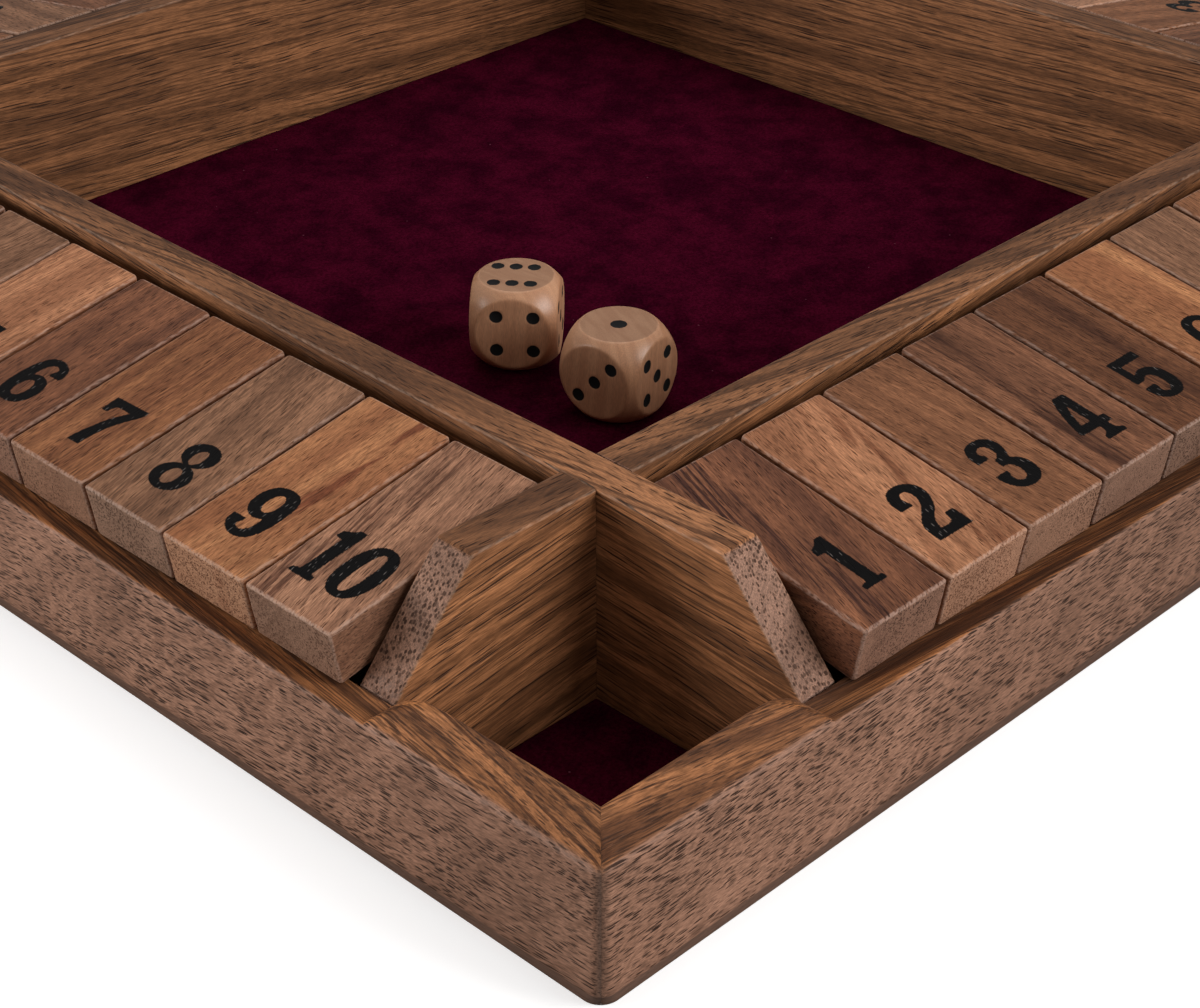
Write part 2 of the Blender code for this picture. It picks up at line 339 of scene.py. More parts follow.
grain, given, made = new_group("plank_grain", {
    "Plank": "Vector", "Main": 1.0, "End": 0.0, "Edge": 0.0, "Dull": 0.0, "Deep": 0.0, "Band": 0.0,
    "Tone": "Color", "Side Tone": "Color", "Late Tone": "Color", "Pore Tone": "Color", "End Tone": "Color",
    "Rub Tone": "Color", "Ring": 6.0, "Ring Strength": 0.6, "Side Rings": 1.0, "Streaks": 0.75, "Swirl": 3.0,
    "Pore Spacing": 0.8, "Pore Length": 12.0, "Pore Size": 0.4, "Pore Strength": 0.8, "Side Pores": 1.0,
    "End Pores": 1.3, "End Share": 0.65, "Fibre Length": 3.5, "Smudge": 0.2, "Rub": 0.3,
}, {"Colour": "Color", "Height": "Float", "Roughness": "Float"})

slow = noise(grain, given["Plank"], (0.022, 0.07, 0.07), detail=1.5, output="Color")
bend = calc(grain, "V_MULTIPLY", calc(grain, "V_SUBTRACT", slow, (0.5, 0.5, 0.5)), (0, 1, 1))
bend = add_node(grain, "VectorMath", {0: bend, "Scale": given["Swirl"]}, operation="SCALE").outputs[0]
bent = add_node(grain, "SeparateXYZ", {0: calc(grain, "V_ADD", given["Plank"], bend)}).outputs


def stretched(along, across_rings, along_rings):
    """The bent plank coordinates, each divided by its own length in millimetres."""
    lengths = (along, across_rings, along_rings)
    parts = [calc(grain, "DIVIDE", bent[i], length) for i, length in enumerate(lengths)]
    return add_node(grain, "CombineXYZ", dict(enumerate(parts))).outputs[0]


rings = ramp(grain, noise(grain, stretched(90.0, given["Ring"], 40.0), detail=4.0, roughness=0.6), 0.38, 0.64)
thin_width = product(grain, given["Ring"], 0.13)
thin_rings = ramp(grain, noise(grain, stretched(38.0, thin_width, 5.0), detail=2.5), 0.46, 0.62)
fibres = noise(grain, stretched(given["Fibre Length"], 0.2, 0.2), detail=3.0, roughness=0.65)
patches = noise(grain, stretched(28.0, 9.0, 9.0), detail=1.0)
smudge = ramp(grain, noise(grain, stretched(9.0, 40.0, 18.0), detail=3.0), 0.45, 0.68)
broken = ramp(grain, noise(grain, stretched(1.5, 0.4, 0.4), detail=3.0), 0.3, 0.65)
on_side = ramp(grain, given["Main"], 0.35, 0.8, 1.0, 0.0)
end = ramp(grain, given["End"], 0.45, 0.85)

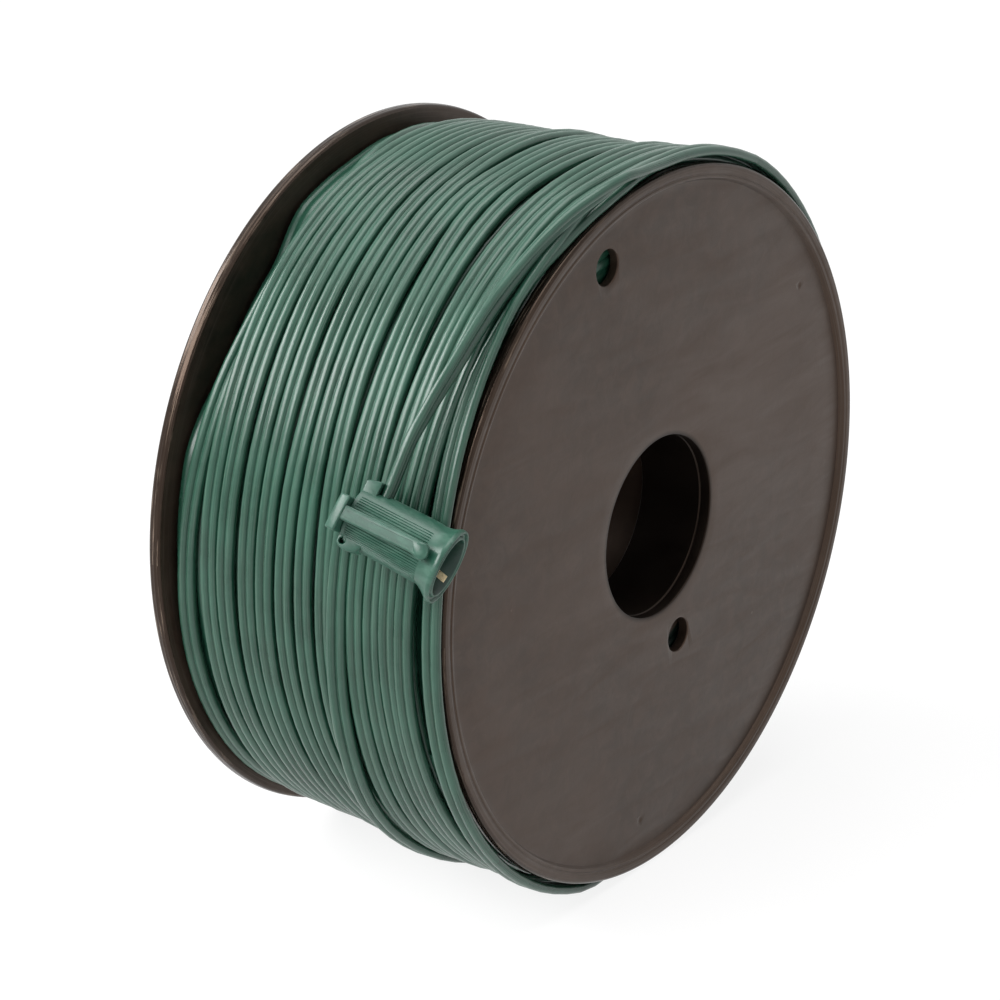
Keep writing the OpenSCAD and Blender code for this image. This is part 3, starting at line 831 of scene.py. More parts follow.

**Your instructions**: Exactly reproduce every line of the data above.

**Task output**:
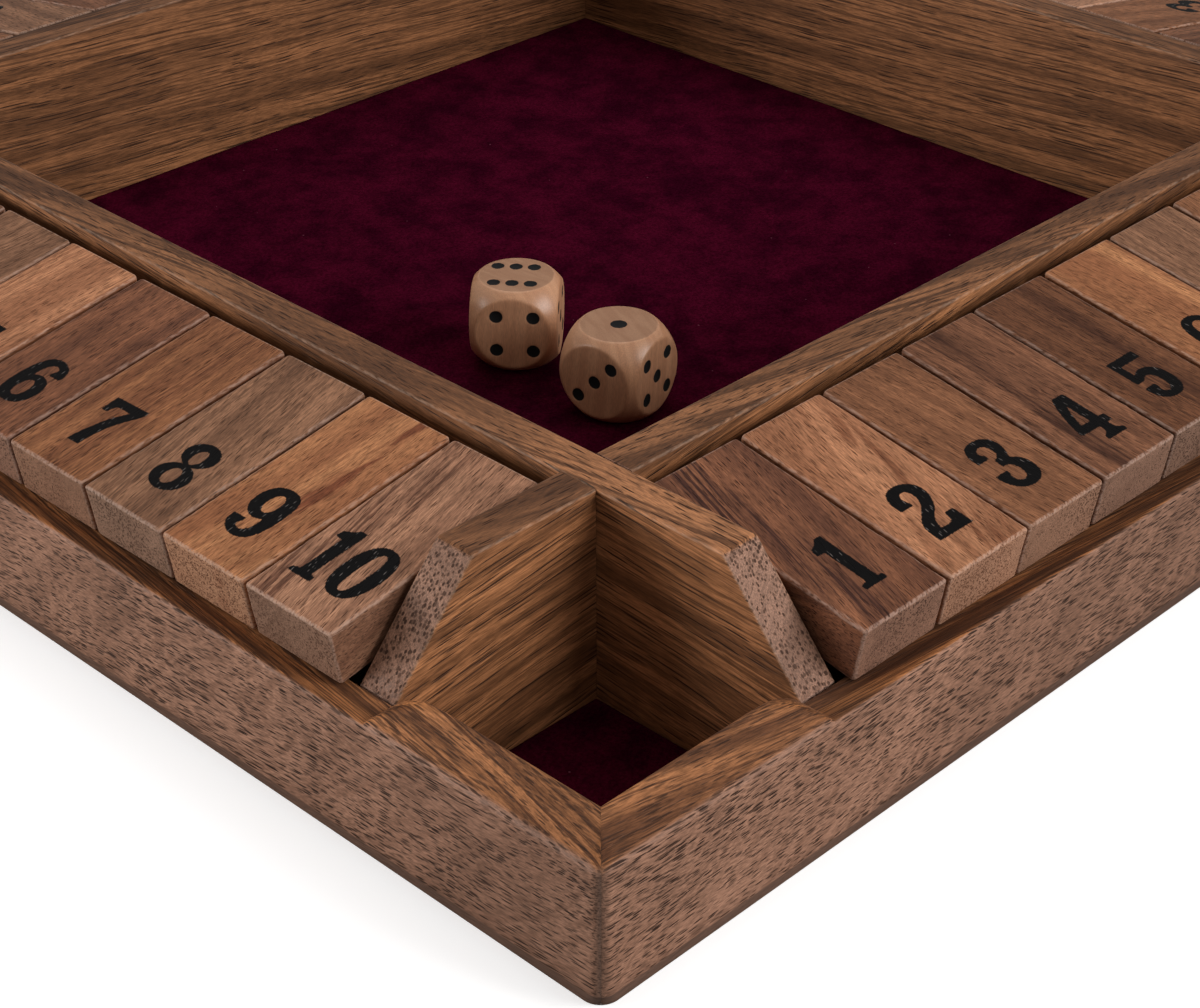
Write part 2 of the Blender code for this picture. It picks up at line 339 of scene.py. More parts follow.
grain, given, made = new_group("plank_grain", {
    "Plank": "Vector", "Main": 1.0, "End": 0.0, "Edge": 0.0, "Dull": 0.0, "Deep": 0.0, "Band": 0.0,
    "Tone": "Color", "Side Tone": "Color", "Late Tone": "Color", "Pore Tone": "Color", "End Tone": "Color",
    "Rub Tone": "Color", "Ring": 6.0, "Ring Strength": 0.6, "Side Rings": 1.0, "Streaks": 0.75, "Swirl": 3.0,
    "Pore Spacing": 0.8, "Pore Length": 12.0, "Pore Size": 0.4, "Pore Strength": 0.8, "Side Pores": 1.0,
    "End Pores": 1.3, "End Share": 0.65, "Fibre Length": 3.5, "Smudge": 0.2, "Rub": 0.3,
}, {"Colour": "Color", "Height": "Float", "Roughness": "Float"})

slow = noise(grain, given["Plank"], (0.022, 0.07, 0.07), detail=1.5, output="Color")
bend = calc(grain, "V_MULTIPLY", calc(grain, "V_SUBTRACT", slow, (0.5, 0.5, 0.5)), (0, 1, 1))
bend = add_node(grain, "VectorMath", {0: bend, "Scale": given["Swirl"]}, operation="SCALE").outputs[0]
bent = add_node(grain, "SeparateXYZ", {0: calc(grain, "V_ADD", given["Plank"], bend)}).outputs


def stretched(along, across_rings, along_rings):
    """The bent plank coordinates, each divided by its own length in millimetres."""
    lengths = (along, across_rings, along_rings)
    parts = [calc(grain, "DIVIDE", bent[i], length) for i, length in enumerate(lengths)]
    return add_node(grain, "CombineXYZ", dict(enumerate(parts))).outputs[0]


rings = ramp(grain, noise(grain, stretched(90.0, given["Ring"], 40.0), detail=4.0, roughness=0.6), 0.38, 0.64)
thin_width = product(grain, given["Ring"], 0.13)
thin_rings = ramp(grain, noise(grain, stretched(38.0, thin_width, 5.0), detail=2.5), 0.46, 0.62)
fibres = noise(grain, stretched(given["Fibre Length"], 0.2, 0.2), detail=3.0, roughness=0.65)
patches = noise(grain, stretched(28.0, 9.0, 9.0), detail=1.0)
smudge = ramp(grain, noise(grain, stretched(9.0, 40.0, 18.0), detail=3.0), 0.45, 0.68)
broken = ramp(grain, noise(grain, stretched(1.5, 0.4, 0.4), detail=3.0), 0.3, 0.65)
on_side = ramp(grain, given["Main"], 0.35, 0.8, 1.0, 0.0)
end = ramp(grain, given["End"], 0.45, 0.85)

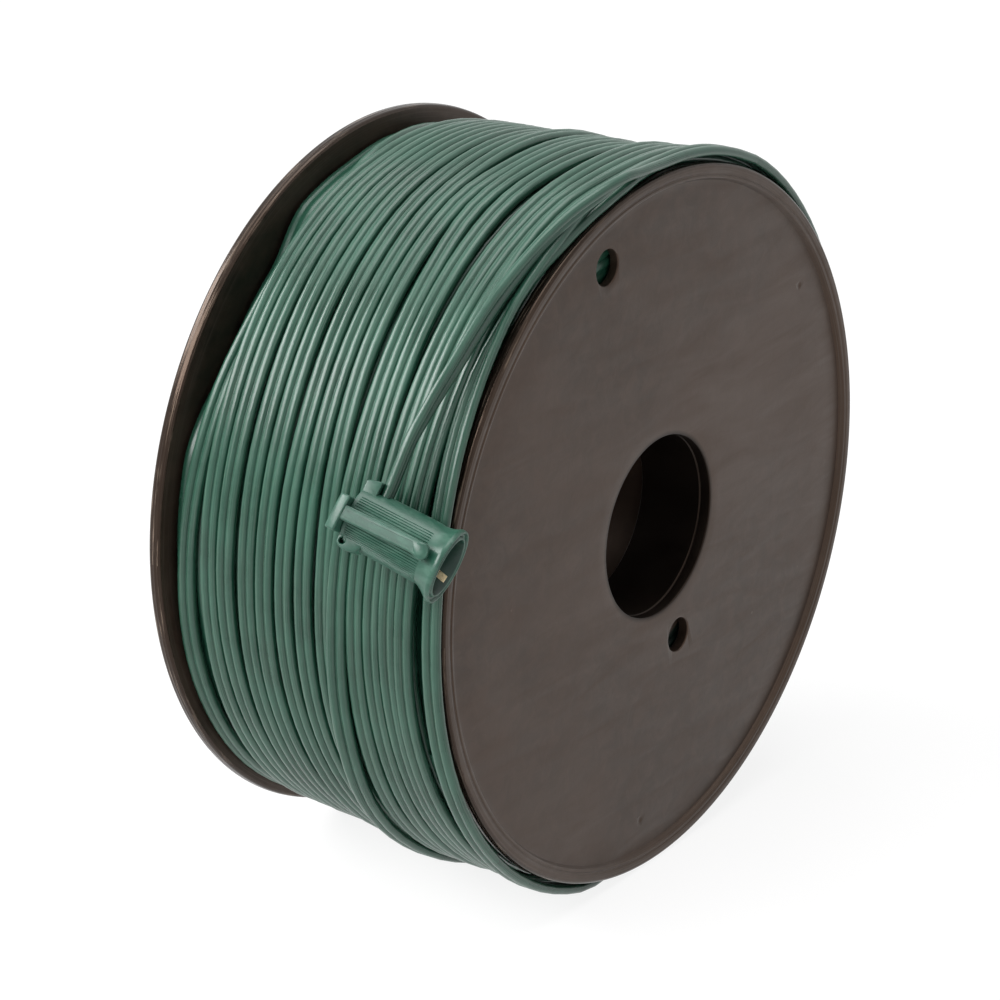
Keep writing the OpenSCAD and Blender code for this image. This is part 3, starting at line 831 of scene.py. More parts follow.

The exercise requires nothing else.